Pada tahun 1300 M, Empu Jatmika seorang saudagar kaya dari Keling (Jawa Tengah) mencari tanah yang berbau atau beraroma wangi dan didapatkanlah di Amuntai (Hulu Sungai Utara).
Kemudian karena ia bukan seorang berdarah bangsawan, maka dicarikanlah seseorang yang bisa memimpin dan memiliki darah raja atau ratu.
“Konon Putri Junjung Buih muncul dari pusaran air lalu kemudian Putri Junjung Buih langsung diangkat menjadi Raja Banjar pertama,” ujarnya.

Dibawah kepemimpinan Putri Junjung Buih, Kerjaan Banjar membentuk peradaban baik dari pasukan pertahanan, bercocok taman, pengusaha atau sahbandar hingga membentuk semua hal-hal bidang administrasi kerajaan sampai tahun 1380an.

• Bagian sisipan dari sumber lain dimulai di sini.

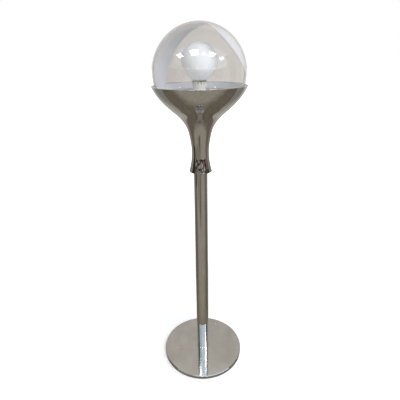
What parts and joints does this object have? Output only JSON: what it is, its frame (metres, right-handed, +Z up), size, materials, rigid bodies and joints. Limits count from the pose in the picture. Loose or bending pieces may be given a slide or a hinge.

Selanjutnya pada tahun 1780-1800an Masehi, di Kesultanan Banjar juga pernah dipimpin oleh seorang perempuan bernama Putri Lawiyah putri dari Sultan Tahmidbillah, yang mana putri Lawiyah mempunyai anak yang kelak menjadi penggantinya yaitu Sultan Sulaiman.
“Pada saat kepemimpinan Putri Lawiyah sangat fenomela, karena beliau adalah salah satu dari 10 perempuan berpengaruh didunia yang berhasil menghancurkan COV lewat perjanjian Penanaman Lada Hitam yang membuat bangkrut kamar dagang VOC,” terang Pangeran Cevi.
Pada saat kepemimpinan Putri Lawiyah kala itu yang menjadi Mufti yakni Syekh Muhammad Arsyad Al-Banjari atau yang terkenal dengan nama Datu Kalampayan seorang ulama masyhur, yang mana tugas seorang mufti adalah hakim agama atas segala sesuatu yang berhubungan dengan pemerintahan.
Setelah itu kepemimpinan keturunan kesultanan Banjar Dipegang oleh seorang perempuan yaitu Ratu Yus Roostianah pada tahun 1976-2008 Masehi, beliau memegang surat wasiat Sultan Adam yang diberikan kepada Pangeran Hidayahtullah sebagai Sultan Banjar terakhir yang diasingkan ke Cianjur (Jawa Barat).
Ratu Yus Roostianah merupakan anak dari Pangeran Sadibasah yang merupakan cucu Sultan Hidayatullah Ulama besar berjubah kuning dengan senjata ampuh ditangan itulah sebutan warga Cianjur terhadap beliau Pangeran Hidayatullah yang saat ini makamnya berada di Cianjur Jawa Barat.